Keywords: computational fluid dynamics, CFD, diameter ratio, eccentric horizontal wellbore, pressure drop modelling, Newtonian fluids, non–Newtonian fluids, cuttings, rotating drillpipes, wellbore hydraulic design, fluid velocity, fluid type, fluid rheology, drillpipe rotation speed, annular wellbores, oil and gas industry
Modelling of pressure drop in eccentric narrow horizontal annuli with the presence of cuttings and rotating drillpipe
Accurate pressure drop estimation is vital in wellbore hydraulic design.
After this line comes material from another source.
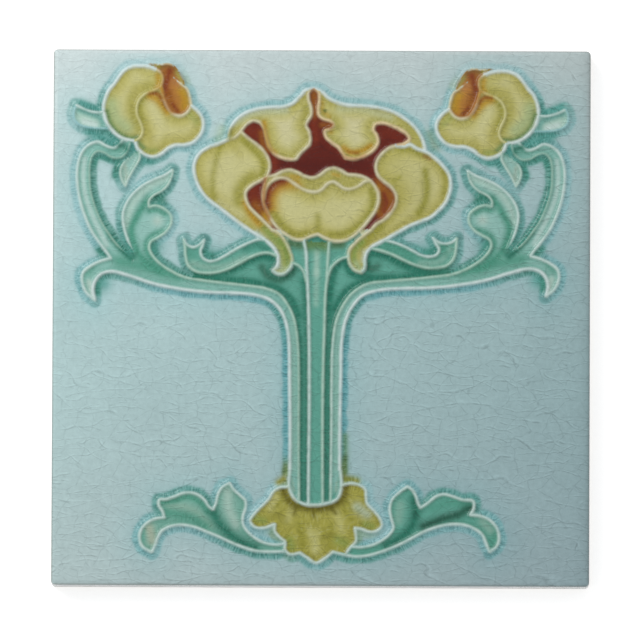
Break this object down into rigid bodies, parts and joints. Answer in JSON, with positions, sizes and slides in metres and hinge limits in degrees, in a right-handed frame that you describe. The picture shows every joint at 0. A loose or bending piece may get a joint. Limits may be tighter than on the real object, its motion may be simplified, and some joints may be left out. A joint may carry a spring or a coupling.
{
  "type": "art nouveau tile",
  "caption": "Square glazed ceramic wall tile with a raised flower, buds and scrolling leaves on its face.",
  "frame": {"origin": "centre of the back, in the plane that the tile lies on", "axes": "+Z out of the glazed face, +Y towards the top of the ornament, +X to the right seen from the front"},
  "size_m": [0.1524, 0.1524, 0.0104],
  "materials": {
    "glazed_tile": "glossy crazed majolica glaze on a cream biscuit body"
  },
  "bodies": {
    "root": {"tile": "glazed_tile"}
  },
  "joints": []
}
The present study investigates the effects of diameter ratio, fluid velocity, fluid type, fluid rheology and drillpipe rotation speed on pressure drop in eccentric horizontal wellbore with the presence of cuttings using computational fluid dynamics (CFD). The drillpipe is positioned at eccentricity of 0.623 and rotates about its own axis at 80 rpm and 120 rpm. The diameter ratio varies from 0.64–0.90. Results show significant increase in pressure drop with increasing fluid velocity and diameter ratio. Increase in drillpipe rotation speed from 80 rpm to 120 rpm shows insignificant effect on pressure drop for both Newtonian and non–Newtonian fluids. Non–Newtonian fluid exhibited large pressure drop compared to Newtonian fluid especially at low fluid velocities. Fluid rheology effects are also discussed. Experimental data confirmed the validity of the current model setup with a mean percentage error of 0.84%. [Received: April 03, 2013; Accepted: June 04, 2013].